Effectivement , la conscience et plus la prise de conscience nous distingue. Quoique , des fois on pourrait douter quand on voit ce qui se passe dans le monde ?
Au plaisir de te lire à nouveau
Phil
Hello Alexandre,
Merci pour ta participation avec cette belle éloge de la lenteur.
Au début je me demandais un peu où tu voulais en venir, mais la conclusion me plait vraiment bien : ralentir peut permettre d’être tellement plus efficace…
🙂
Intéressant ton point de vue Alexandre sur la neuroplasticité et l’évolution du cerveau.
Moi je pensais à cette génération né à l’époque des iPhone, des tablettes IPad. Ils sont nés à une époque les technologies de communications est en train de s’envoler.
Je suis stupéfié de voir mon petit cousin de 4ans se servir d’un iPad avec une facilité déconcertante.

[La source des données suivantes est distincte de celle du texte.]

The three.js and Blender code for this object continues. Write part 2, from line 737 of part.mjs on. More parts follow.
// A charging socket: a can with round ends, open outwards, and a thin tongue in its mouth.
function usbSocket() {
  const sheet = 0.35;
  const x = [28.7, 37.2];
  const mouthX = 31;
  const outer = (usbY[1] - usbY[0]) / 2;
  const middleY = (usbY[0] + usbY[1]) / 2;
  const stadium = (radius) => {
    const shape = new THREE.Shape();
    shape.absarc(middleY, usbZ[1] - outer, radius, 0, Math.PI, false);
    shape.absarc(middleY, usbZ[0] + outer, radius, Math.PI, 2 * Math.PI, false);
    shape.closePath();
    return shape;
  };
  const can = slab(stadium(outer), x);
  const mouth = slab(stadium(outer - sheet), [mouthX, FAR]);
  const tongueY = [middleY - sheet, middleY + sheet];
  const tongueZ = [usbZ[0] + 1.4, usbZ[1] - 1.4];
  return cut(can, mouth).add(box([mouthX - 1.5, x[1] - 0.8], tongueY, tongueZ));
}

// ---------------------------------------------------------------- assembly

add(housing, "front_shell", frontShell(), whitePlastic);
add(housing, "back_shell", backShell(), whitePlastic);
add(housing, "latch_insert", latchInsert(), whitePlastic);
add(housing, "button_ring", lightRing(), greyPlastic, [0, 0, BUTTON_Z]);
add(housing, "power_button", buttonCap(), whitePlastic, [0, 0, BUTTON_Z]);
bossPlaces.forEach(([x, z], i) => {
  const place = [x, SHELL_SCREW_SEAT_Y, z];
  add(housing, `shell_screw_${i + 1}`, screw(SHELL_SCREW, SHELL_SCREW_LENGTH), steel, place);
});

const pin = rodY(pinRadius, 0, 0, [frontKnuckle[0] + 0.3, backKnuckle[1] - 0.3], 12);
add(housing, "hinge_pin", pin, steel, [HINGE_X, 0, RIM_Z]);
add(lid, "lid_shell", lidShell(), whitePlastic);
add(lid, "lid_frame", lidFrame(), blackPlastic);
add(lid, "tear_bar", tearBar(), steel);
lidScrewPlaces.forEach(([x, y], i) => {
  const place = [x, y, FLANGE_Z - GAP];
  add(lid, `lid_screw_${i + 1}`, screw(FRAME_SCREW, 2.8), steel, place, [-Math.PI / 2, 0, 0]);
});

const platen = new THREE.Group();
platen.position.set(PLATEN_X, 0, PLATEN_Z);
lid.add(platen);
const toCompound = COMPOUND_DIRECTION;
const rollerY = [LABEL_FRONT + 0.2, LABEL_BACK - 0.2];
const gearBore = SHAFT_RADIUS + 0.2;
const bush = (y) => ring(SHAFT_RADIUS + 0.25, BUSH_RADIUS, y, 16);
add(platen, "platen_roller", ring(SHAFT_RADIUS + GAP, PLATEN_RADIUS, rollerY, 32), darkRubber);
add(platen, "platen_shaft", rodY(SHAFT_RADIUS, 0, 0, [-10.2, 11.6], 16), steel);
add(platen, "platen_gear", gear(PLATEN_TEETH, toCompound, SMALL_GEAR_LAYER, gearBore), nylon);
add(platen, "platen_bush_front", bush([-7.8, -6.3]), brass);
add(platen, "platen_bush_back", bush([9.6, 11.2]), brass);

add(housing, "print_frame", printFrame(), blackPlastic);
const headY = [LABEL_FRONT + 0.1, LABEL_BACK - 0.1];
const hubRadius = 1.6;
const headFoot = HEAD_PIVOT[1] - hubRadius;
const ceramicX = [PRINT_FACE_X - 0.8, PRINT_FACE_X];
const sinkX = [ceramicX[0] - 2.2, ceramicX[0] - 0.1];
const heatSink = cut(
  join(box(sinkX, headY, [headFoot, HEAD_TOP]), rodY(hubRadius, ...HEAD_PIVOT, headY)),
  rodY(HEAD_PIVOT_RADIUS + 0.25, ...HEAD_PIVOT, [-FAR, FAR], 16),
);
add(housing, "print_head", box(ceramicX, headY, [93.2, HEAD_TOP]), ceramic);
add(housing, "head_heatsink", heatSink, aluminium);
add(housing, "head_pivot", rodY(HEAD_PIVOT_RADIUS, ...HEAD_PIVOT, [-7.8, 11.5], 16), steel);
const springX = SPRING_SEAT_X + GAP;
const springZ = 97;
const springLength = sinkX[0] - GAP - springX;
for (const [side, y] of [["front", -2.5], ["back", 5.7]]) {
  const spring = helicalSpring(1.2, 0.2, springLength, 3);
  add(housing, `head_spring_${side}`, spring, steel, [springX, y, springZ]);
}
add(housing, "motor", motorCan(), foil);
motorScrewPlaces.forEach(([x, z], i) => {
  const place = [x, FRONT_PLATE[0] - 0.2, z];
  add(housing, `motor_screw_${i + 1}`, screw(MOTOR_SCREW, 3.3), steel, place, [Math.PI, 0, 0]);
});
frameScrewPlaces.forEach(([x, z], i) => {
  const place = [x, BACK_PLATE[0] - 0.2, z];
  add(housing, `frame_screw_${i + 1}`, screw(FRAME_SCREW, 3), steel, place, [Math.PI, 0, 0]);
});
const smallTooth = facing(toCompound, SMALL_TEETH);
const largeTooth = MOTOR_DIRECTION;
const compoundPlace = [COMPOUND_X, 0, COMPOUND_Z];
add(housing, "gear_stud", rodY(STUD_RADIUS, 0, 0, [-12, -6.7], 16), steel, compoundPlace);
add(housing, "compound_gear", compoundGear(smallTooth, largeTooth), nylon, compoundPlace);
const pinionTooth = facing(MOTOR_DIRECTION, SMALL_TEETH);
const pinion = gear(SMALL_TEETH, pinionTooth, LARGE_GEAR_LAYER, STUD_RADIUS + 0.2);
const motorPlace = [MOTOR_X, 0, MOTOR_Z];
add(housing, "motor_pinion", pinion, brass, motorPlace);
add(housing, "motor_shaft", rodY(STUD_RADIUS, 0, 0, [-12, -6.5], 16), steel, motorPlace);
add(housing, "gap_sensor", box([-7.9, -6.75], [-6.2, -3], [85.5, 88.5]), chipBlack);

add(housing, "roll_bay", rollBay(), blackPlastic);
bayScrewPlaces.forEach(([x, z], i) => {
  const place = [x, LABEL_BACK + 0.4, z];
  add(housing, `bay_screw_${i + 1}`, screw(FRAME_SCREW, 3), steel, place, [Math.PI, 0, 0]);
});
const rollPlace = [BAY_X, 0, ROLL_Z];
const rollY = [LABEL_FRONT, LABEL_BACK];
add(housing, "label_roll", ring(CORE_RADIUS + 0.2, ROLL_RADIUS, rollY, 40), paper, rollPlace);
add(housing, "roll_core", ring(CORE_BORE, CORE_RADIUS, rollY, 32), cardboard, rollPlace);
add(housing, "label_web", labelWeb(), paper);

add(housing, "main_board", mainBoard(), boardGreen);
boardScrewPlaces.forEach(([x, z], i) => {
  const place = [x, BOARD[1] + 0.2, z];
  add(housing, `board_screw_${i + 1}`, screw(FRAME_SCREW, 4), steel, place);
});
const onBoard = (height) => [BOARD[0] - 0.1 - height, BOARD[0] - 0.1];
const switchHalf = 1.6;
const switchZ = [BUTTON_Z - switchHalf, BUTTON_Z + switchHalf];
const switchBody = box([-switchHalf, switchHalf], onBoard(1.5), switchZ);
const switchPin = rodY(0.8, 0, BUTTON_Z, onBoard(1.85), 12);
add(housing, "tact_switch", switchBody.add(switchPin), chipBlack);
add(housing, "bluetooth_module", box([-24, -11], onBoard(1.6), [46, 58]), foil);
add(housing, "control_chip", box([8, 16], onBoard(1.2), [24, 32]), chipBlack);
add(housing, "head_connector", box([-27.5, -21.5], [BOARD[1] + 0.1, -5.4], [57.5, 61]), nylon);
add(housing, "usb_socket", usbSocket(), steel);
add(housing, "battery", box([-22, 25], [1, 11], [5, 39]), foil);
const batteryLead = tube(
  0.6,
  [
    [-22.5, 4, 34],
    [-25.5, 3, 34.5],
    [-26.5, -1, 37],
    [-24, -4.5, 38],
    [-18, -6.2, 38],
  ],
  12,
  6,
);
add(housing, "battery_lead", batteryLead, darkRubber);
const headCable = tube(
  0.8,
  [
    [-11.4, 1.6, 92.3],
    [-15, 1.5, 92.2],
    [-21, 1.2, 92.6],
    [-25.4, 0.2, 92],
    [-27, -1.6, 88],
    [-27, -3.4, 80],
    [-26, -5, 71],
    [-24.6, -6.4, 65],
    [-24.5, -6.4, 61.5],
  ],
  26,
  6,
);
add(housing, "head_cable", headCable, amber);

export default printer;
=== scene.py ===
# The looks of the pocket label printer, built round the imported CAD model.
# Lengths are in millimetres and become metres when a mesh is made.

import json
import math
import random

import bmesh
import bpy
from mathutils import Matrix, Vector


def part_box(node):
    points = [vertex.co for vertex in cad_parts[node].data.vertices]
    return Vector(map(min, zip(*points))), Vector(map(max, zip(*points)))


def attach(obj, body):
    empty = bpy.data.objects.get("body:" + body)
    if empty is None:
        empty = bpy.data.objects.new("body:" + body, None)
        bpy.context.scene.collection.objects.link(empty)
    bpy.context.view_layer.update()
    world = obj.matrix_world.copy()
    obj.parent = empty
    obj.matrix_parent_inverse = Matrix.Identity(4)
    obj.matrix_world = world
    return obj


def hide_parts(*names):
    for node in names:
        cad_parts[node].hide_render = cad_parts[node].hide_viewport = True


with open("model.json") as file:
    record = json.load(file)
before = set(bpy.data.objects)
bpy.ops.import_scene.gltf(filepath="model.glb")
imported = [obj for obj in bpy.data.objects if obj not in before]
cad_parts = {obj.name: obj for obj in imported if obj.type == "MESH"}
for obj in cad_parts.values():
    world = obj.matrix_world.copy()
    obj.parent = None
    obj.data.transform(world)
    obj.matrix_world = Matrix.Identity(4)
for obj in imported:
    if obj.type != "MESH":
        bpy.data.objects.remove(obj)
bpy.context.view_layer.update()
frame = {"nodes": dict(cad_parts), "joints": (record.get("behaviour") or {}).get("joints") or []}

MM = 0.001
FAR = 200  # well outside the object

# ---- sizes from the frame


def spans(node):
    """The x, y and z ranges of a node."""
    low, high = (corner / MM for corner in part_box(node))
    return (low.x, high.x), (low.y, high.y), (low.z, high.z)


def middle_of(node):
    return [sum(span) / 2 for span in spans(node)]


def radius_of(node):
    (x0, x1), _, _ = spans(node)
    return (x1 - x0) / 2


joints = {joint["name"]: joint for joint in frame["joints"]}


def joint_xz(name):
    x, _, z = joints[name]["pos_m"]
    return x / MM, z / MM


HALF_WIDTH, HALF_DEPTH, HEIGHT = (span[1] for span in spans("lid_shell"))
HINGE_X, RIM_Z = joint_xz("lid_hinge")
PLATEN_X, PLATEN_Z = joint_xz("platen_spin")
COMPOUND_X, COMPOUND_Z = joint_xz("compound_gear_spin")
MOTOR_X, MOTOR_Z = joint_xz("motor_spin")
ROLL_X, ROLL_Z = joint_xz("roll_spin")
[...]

Qu’est-ce que va donner dans 10 ou 20 ans? Je suis pas certain que les gens utilisent ces outils comme des shoots de sensations fortes, mais plus comme des moyens de véritablement connecter dans un monde ou nous sommes tous seuls.
J’espère que nous ferons bon usage de toutes ces technologies.
Salut Argancel,
le monde est aujourd’hui dominé par la publicité et notre cerveau s’y adapte très facilement. Car dès qu’un produit sort et qu’on vante ces mérite, immédiatement on cherche à l’avoir.
Ma philosophie est de plutôt savoir se contenter de ce qu’on possède tout en se demandant si le nouvel appareil aura vraiment un apport par rapport à l’ancien.
Si la réponse est oui, on peut le changer, mais si la réponse est non, alors on reste avec son vieil outil.